When Keyword Search Isn't Enough

Semantic search, hybrid search, and conversation search. Three embedding providers, three search modes, real benchmark results.

6 min

Keyword search answers one question: “does this string appear in the code?” That’s powerful. But it misses an entire class of query.

“How does authentication work?” has no single keyword. “What’s the caching strategy?” could match a dozen implementations. “Why did we add rate limiting here?” can’t be answered by any text search at all.

CodeSift’s semantic search answers these queries using embeddings.

Three embedding providers

Env VariableProviderModelNotes
CODESIFT_VOYAGE_API_KEYVoyage AIvoyage-code-3Best quality for code
CODESIFT_OPENAI_API_KEYOpenAItext-embedding-3-small~$0.02/1M tokens
CODESIFT_OLLAMA_URLOllama (local)nomic-embed-textFree, runs locally

Three search modes

Semantic — pure embedding similarity.
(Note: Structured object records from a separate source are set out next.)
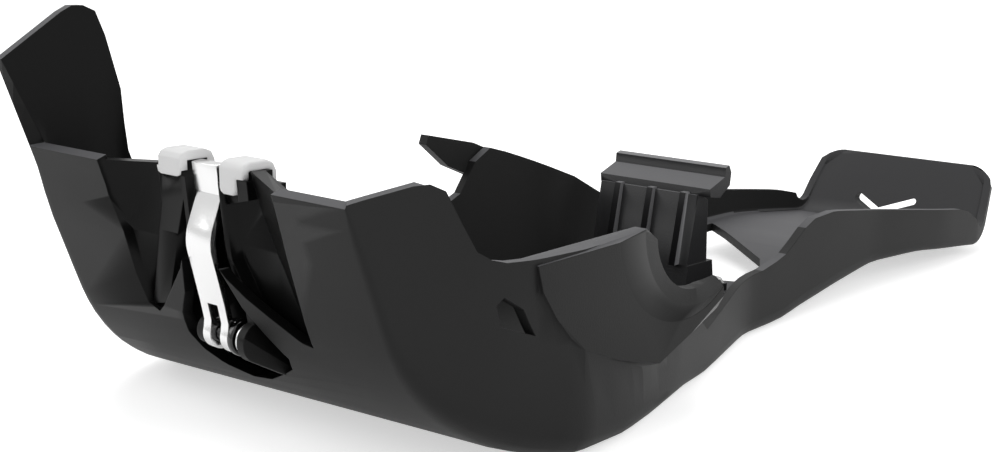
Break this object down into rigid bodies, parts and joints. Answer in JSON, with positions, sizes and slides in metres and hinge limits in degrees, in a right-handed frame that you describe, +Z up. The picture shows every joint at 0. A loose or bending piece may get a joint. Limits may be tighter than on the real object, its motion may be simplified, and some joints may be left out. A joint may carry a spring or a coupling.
{
  "type": "motorcycle skid plate",
  "caption": "Black moulded motorcycle skid plate with a steel over-centre lever at the front and a ribbed hook at the rear.",
  "frame": {"origin": "on the flat belly's underside, on the bike's middle plane, halfway between the front rim and the tail plate's top edge", "axes": "+X rearwards along the bike, +Y to the bike's right, +Z up"},
  "size_m": [0.618, 0.2626, 0.1771],
  "materials": {
    "shell_plastic": "fine-grained satin polyethylene",
    "hook_plastic": "coarse-grained matt polyamide",
    "lever_steel": "bright brushed strap",
    "pin_black": "gloss black",
    "clip_steel": "bright",
    "pad_rubber": "smooth light grey",
    "bolt_steel": "zinc plated"
  },
  "bodies": {
    "guard": {"skid_shell": "shell_plastic", "hook_bracket": "hook_plastic", "latch_pin": "pin_black", "pin_clip": "clip_steel", "pad_left": "pad_rubber", "pad_right": "pad_rubber", "bracket_bolts": "bolt_steel"},
    "lever": {"latch_lever": "lever_steel"}
  },
  "joints": [
    {"name": "lever_hinge", "type": "hinge", "parent": "guard", "child": "lever", "pos_m": [-0.276, 0, 0.045], "axis": [0, 1, 0], "range_deg": [-70, 0]}
  ]
}
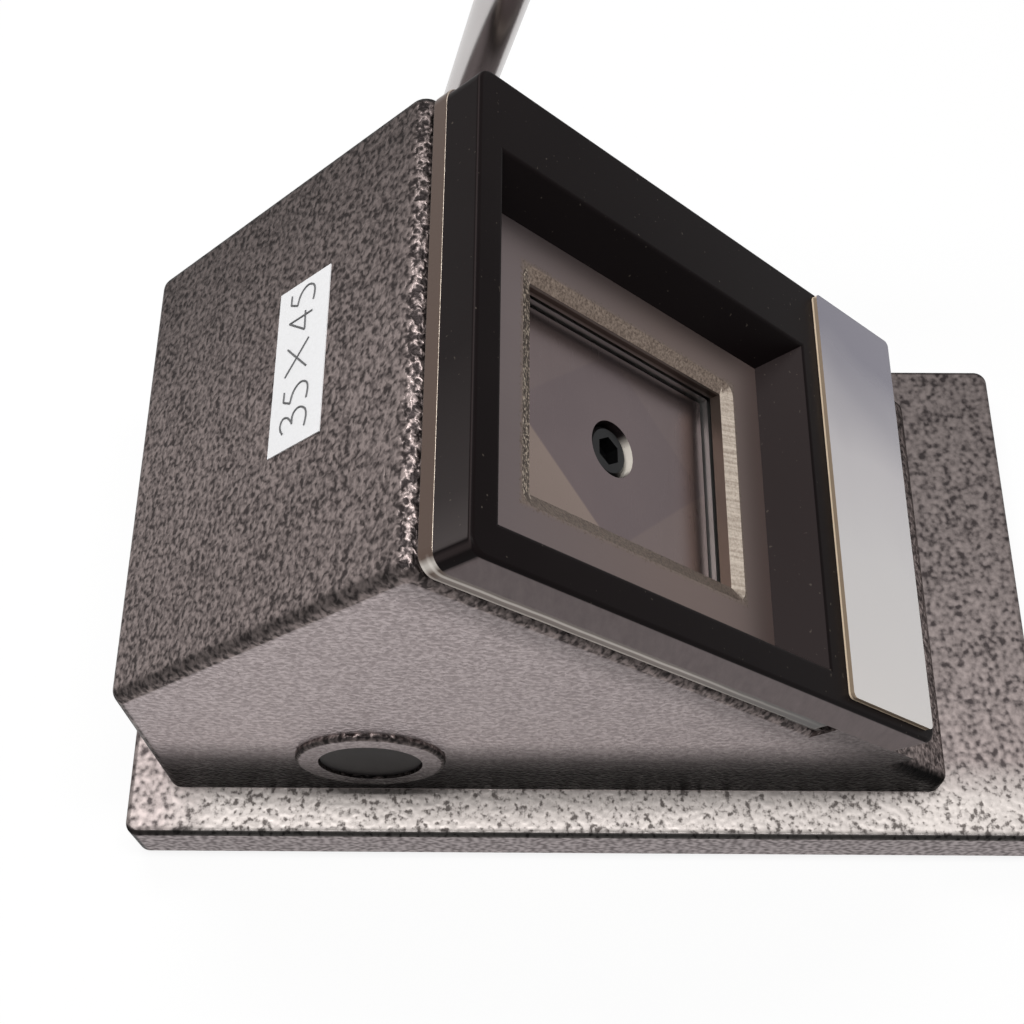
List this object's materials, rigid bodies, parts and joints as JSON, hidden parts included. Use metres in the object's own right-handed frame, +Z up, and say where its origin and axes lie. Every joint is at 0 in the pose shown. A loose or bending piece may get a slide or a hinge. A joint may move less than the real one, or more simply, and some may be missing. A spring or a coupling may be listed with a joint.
{
  "type": "card cutter",
  "caption": "Bench card cutter: a side lever drives a punch up through a slot and steel die in a sloping panel on a flat base.",
  "frame": {"origin": "centre of the underside of the rubber pad that the machine rests on", "axes": "+X to the lever side, +Y to the rear, +Z up; the sloping panel faces -Y and up"},
  "size_m": [0.1138, 0.167, 0.1946],
  "materials": {
    "hammertone_paint": "hammertone baked enamel, grey-brown with dark worm-like specks, glossy",
    "black_frame": "satin black, lightly dusty",
    "tool_steel": "ground tool steel, brownish grey, fine cut marks",
    "machined_steel": "turned and milled steel, lightly oiled",
    "black_oxide": "black oxide fasteners",
    "zinc": "zinc plated fasteners and clips",
    "bronze": "plain bearing bronze",
    "spring_steel": "spring wire",
    "chrome_plate": "polished chrome",
    "black_knob": "moulded black plastic, glossy",
    "dark_plug": "dark moulded plug",
    "plate_face": "bare polished plate",
    "pale_adhesive": "pale mounting sheet",
    "white_label": "white paper label with plain black numerals",
    "rubber_black": "ribbed anti-slip rubber"
  },
  "bodies": {
    "frame": {"rubber_pad": "rubber_black", "base_plate": "hammertone_paint", "base_screws": "zinc", "housing": "hammertone_paint", "guide_plate": "machined_steel", "guide_plate_screws": "black_oxide", "guide_posts": "machined_steel", "slot_shim": "machined_steel", "die_plate": "tool_steel", "die_plate_screws": "black_oxide", "bezel": "black_frame", "bezel_screws": "black_oxide", "bezel_dowels": "machined_steel", "nameplate_adhesive": "pale_adhesive", "nameplate": "plate_face", "size_label": "white_label", "front_return_spring": "spring_steel", "rear_return_spring": "spring_steel", "left_bush": "bronze", "right_bush": "bronze", "shaft_cap": "dark_plug"},
    "lever": {"cross_shaft": "machined_steel", "pinion": "machined_steel", "pinion_pin": "spring_steel", "retaining_ring": "spring_steel", "thrust_washer": "bronze", "lever_hub": "chrome_plate", "hub_set_screw": "black_oxide", "lever_rod": "chrome_plate", "lever_knob": "black_knob"},
    "punch": {"punch": "tool_steel", "punch_screw": "black_oxide", "punch_holder": "machined_steel", "punch_dowels": "machined_steel", "guide_bushes": "bronze", "rack": "machined_steel", "rack_screws": "black_oxide"}
  },
  "joints": [
    {"name": "lever_turn", "type": "hinge", "parent": "frame", "child": "lever", "pos_m": [0, 0.0379, 0.032], "axis": [1, 0, 0], "range_deg": [0, 40]},
    {"name": "punch_stroke", "type": "slide", "parent": "frame", "child": "punch", "axis": [0, -0.7071, 0.7071], "range_m": [0, 0.007], "stiffness_N_per_m": 2500, "springref_m": -0.006, "deforming": ["front_return_spring", "rear_return_spring"]}
  ],
  "couplings": [
    {"joint": "punch_stroke", "follows": "lever_turn", "m_per_rad": 0.01}
  ]
}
Best for concept queries.

{ "type": "semantic", "query": "error handling and retry logic", "top_k": 10 }

Hybrid — semantic + BM25 merged via Reciprocal Rank Fusion (RRF, k=60). Best for most real queries.

{ "type": "hybrid", "query": "caching strategy", "top_k": 10 }

Conversation — search past AI session history by concept.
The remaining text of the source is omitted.